Just hope they have an Android/iOS smartphone and have downloaded the British Heart Federation’s pocket CPR app. You wrap one hand around one end of the phone, put your other hand on the proper spot on the chest (following the step-by-step guidelines on the app) and phone-holding hand on top, and push down until the phone beeps. It’ll prompt you with the appropriate rhythm and everything. Best yet, you can use it to practice on a couch cushion or CPR dummy.

Pffft. I’ll be counting to 30 out loud and be lucky to have breath to do that within 2 to 3 minutes, not singing. The song is playing in my head to help me keep the compressions fast enough.

“Call My Maybe” will work, too, and God knows most of us have that stuck in our head!

New things are scary.
Poverty might result in people not having had any first-aid training that more affluent families would take for granted. I know I got first aid training as a girl scout, and CPR training as a required job-related class a long time ago.

I hear the “not wanting to do damage” line a lot.

Many times if I tell a caller to move (drag/roll/shove) a patient off a bed and onto the floor so we can do CPR, the caller refuses saying the patient will hit his/her head.

CPR will not make the patient “more dead”. I am absolutely certain the patient would rather wake up in the hospital with a bump on the head and a couple broken ribs than not wake up at all.

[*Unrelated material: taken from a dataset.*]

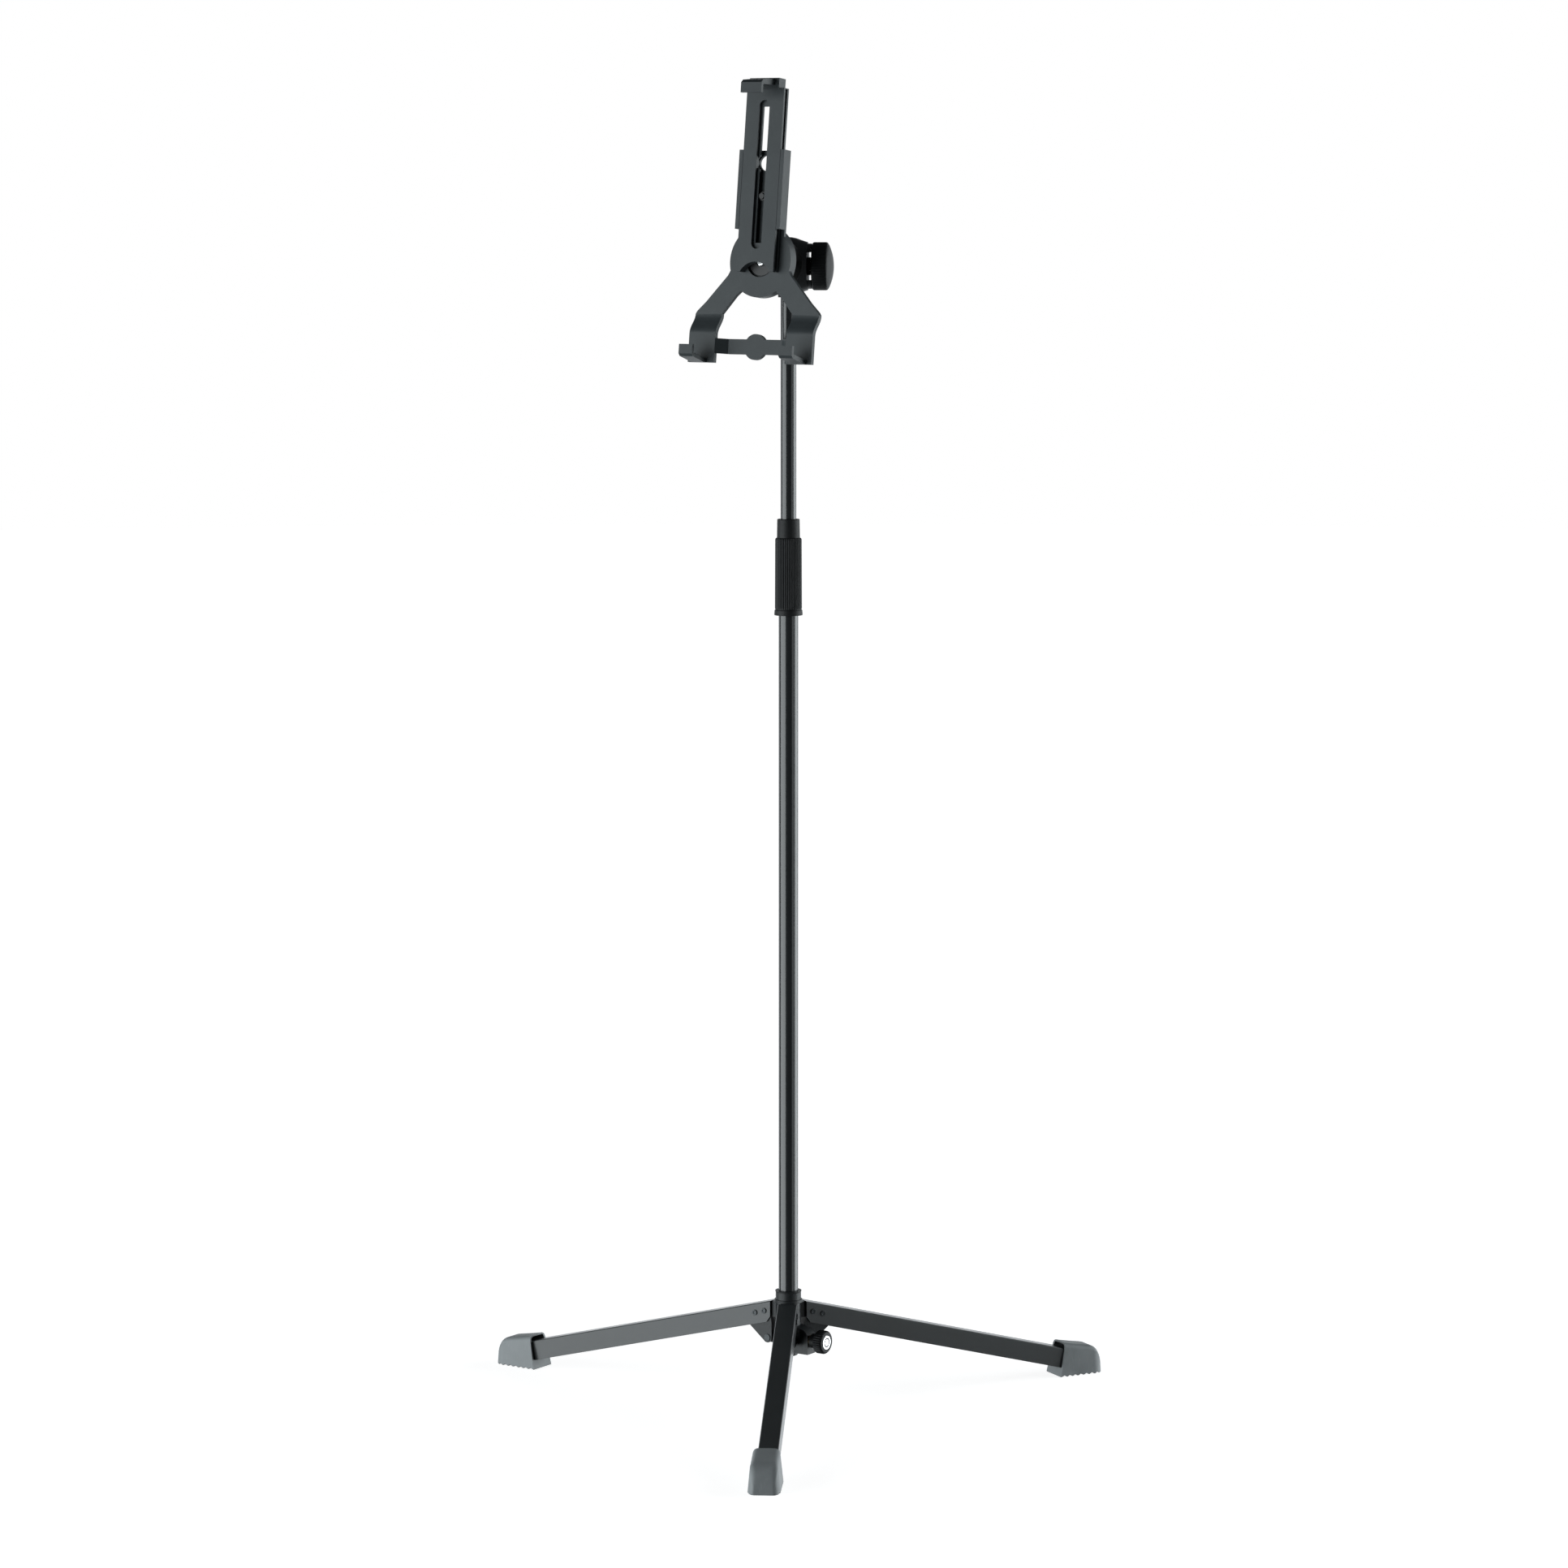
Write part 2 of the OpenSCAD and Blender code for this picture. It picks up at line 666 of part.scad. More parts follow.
module upper_slider() {
    half = slider_w / 2;
    hook_half = 12.2;
    block_half = 17.5;
    color([0.13, 0.14, 0.15]) plate_frame() difference() {
        union() {
            slab(d_front - slider_t, d_front) patch([-half, slide_low], [half, slide_high]);
            slab(d_front - slider_t, d_front + 3)
                patch([-block_half, slide_high - 1], [block_half, slide_high + block_h]);
            side_cut(0, 2 * hook_half) upper_hook_outline();
        }
        slider_slot();
        slab(d_front - slider_t - 1, d_front + 1) translate([0, slide_low - 11]) circle(20.8);
        for (end = [0, 1]) mirror([end, 0, 0]) slab(tongue_d[0] - gap, tongue_d[1] + gap)
            patch([half - 2, slide_low - 1], [half + 1, slide_high - 1]);
    }
}

lower_tube();
tube_end_plug();
clutch_collet();
clutch_sleeve();
base_hub();
clamp_insert();
clamp_pad();
base_knob();
base_knob_stud();
base_knob_cap();
leg_pin(0);  // leg_pin_a
leg_pin(1);  // leg_pin_b
leg_pin(2);  // leg_pin_c
leg(0);  // leg_a
leg(1);  // leg_b
leg(2);  // leg_c
knuckle(0);  // knuckle_a
knuckle(1);  // knuckle_b
knuckle(2);  // knuckle_c
leg_rivets(0);  // leg_rivets_a
leg_rivets(1);  // leg_rivets_b
leg_rivets(2);  // leg_rivets_c
foot(0);  // foot_a
foot(1);  // foot_b
foot(2);  // foot_c
rod_bush();
upper_rod();
socket_housing();
joint_insert();
joint_pad();
joint_knob();
joint_knob_stud();
ball_liner();
ball_stem();
swivel_washer();
swivel_screw();
lower_bracket();
slide_stop();
upper_slider();
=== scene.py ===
"""Looks of the tablet music stand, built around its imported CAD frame. Metres, +Z up.

The CAD nodes keep their shape and get rounded edges and procedural materials. The foot caps, the clutch
sleeve and both knobs are rebuilt here with the ribs, lips and soft corners that their CAD solids leave out.
"""

import json
import math

import bmesh
import bpy
from mathutils import Matrix, Vector


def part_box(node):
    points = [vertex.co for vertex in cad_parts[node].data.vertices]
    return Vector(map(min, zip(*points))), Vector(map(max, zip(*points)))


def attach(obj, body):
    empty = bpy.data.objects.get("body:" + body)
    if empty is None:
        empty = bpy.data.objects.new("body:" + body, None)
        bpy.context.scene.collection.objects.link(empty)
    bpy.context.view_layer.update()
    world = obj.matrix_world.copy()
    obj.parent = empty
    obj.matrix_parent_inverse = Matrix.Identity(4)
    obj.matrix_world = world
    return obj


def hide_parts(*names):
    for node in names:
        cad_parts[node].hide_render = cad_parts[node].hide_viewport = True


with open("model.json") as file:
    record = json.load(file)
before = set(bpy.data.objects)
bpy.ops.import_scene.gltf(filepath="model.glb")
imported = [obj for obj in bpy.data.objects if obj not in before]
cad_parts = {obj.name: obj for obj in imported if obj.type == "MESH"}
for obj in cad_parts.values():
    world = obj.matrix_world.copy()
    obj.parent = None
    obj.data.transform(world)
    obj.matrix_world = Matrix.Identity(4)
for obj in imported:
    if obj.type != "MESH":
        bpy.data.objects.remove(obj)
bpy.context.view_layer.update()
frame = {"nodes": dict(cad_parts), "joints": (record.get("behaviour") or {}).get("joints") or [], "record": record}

MM = 0.001
UP = Vector((0, 0, 1))
nodes = frame["nodes"]
scene = bpy.context.scene


# ---- camera, light and floor ----

CAMERA_AZIMUTH = 303.58             # degrees round the tube
CAMERA_DISTANCE = 5.1215            # from the tube's axis
CAMERA_HEIGHT = 1.2365
CAMERA_PITCH = 6.615                # degrees below level
CAMERA_YAW_OFFSET = 0.05            # degrees to the left of the tube
CAMERA_LENS = 116.96                # focal length in mm, on a sensor of SENSOR_WIDTH
SENSOR_WIDTH = 36
LIGHT_AIM = Vector((0, 0, 0.7))
LIGHT_COLOUR = (0.92, 0.98, 1.0)
WHITE = (1, 1, 1, 1)
STUDIO_COLOUR = (0.93, 0.97, 1, 1)
AMBIENT = 0.05                      # strength of the dark studio
BACKDROP = 1.1                      # what the white backdrop adds to it
FLOOR_RADIUS = 14
FLOOR_SIDES = 72


def polar(azimuth, radius, height):
    """Point at that azimuth in degrees round the tube."""
    a = math.radians(azimuth)
    return Vector((radius * math.cos(a), radius * math.sin(a), height))


def make_camera():
    data = bpy.data.cameras.new("camera")
    data.lens = CAMERA_LENS
    data.sensor_width = SENSOR_WIDTH
    data.clip_end = 60
    camera = bpy.data.objects.new("camera", data)
    camera.location = polar(CAMERA_AZIMUTH, CAMERA_DISTANCE, CAMERA_HEIGHT)
    yaw = CAMERA_AZIMUTH - 270 + CAMERA_YAW_OFFSET
    camera.rotation_euler = (math.radians(90 - CAMERA_PITCH), 0, math.radians(yaw))
    scene.collection.objects.link(camera)
    scene.camera = camera


def softbox(name, azimuth, distance, height, width, tall, radiance):
    """Rectangular studio light that faces the stand. Its power is pi times its radiance and its area."""
    data = bpy.data.lights.new(name, "AREA")
    data.shape = "RECTANGLE"
    data.size = width
    data.size_y = tall
    data.energy = radiance * math.pi * width * tall
    data.color = LIGHT_COLOUR
    lamp = bpy.data.objects.new(name, data)
    lamp.location = polar(azimuth, distance, height)
    lamp.rotation_euler = (LIGHT_AIM - lamp.location).to_track_quat("-Z", "Y").to_euler()
    scene.collection.objects.link(lamp)


def make_lights():
    softbox("key", azimuth=-124, distance=3.2, height=0.35, width=4.2, tall=4.0, radiance=3.0)
    softbox("rim", azimuth=46, distance=3.2, height=0.6, width=2.6, tall=4.0, radiance=3.6)
    softbox("fill", azimuth=-2, distance=4.0, height=0.6, width=1.6, tall=4.0, radiance=0.8)


def ramp(tree, value, low, high, to_low, to_high, smooth=False):
    """Node output that carries a value from low..high to to_low..to_high."""
    node = tree.nodes.new("ShaderNodeMapRange")
    if smooth:
        node.interpolation_type = "SMOOTHSTEP"
    limits = {"From Min": low, "From Max": high, "To Min": to_low, "To Max": to_high}
    for key, limit in limits.items():
        node.inputs[key].default_value = limit
    tree.links.new(value, node.inputs["Value"])
    return node.outputs["Result"]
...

WAG: poverty correlates highly with lack of education, and it makes sense that that would correlate with a lower sense of your own competence at learning new skills. If you’ve been educated through college, then you’ve learned (at least to a basic level) a wide range of stuff, from algebra through recorder through Spanish through how to dissect a frog - so when someone says ‘Right, I’ll walk you through CPR/wound care/whatever,’ you assume you’re well able for this, too. But if you dropped out of high school and didn’t have a great learning experience while you were there, maybe you’re less likely to take it for granted that you’re able to learn something new.

A fine hypothesis. Also, education is a very easy variable to correct for, statistically; I wonder if they did so in the study linked in the OP.

I can only see the summary, but education is not mentioned, only income level.

A couple of guesses: (i) poor people are most often standing by other poor people and (ii) poor people know CPR at a lower rate than non-poor people. Both of those would seem to add up to the conclusion in the study.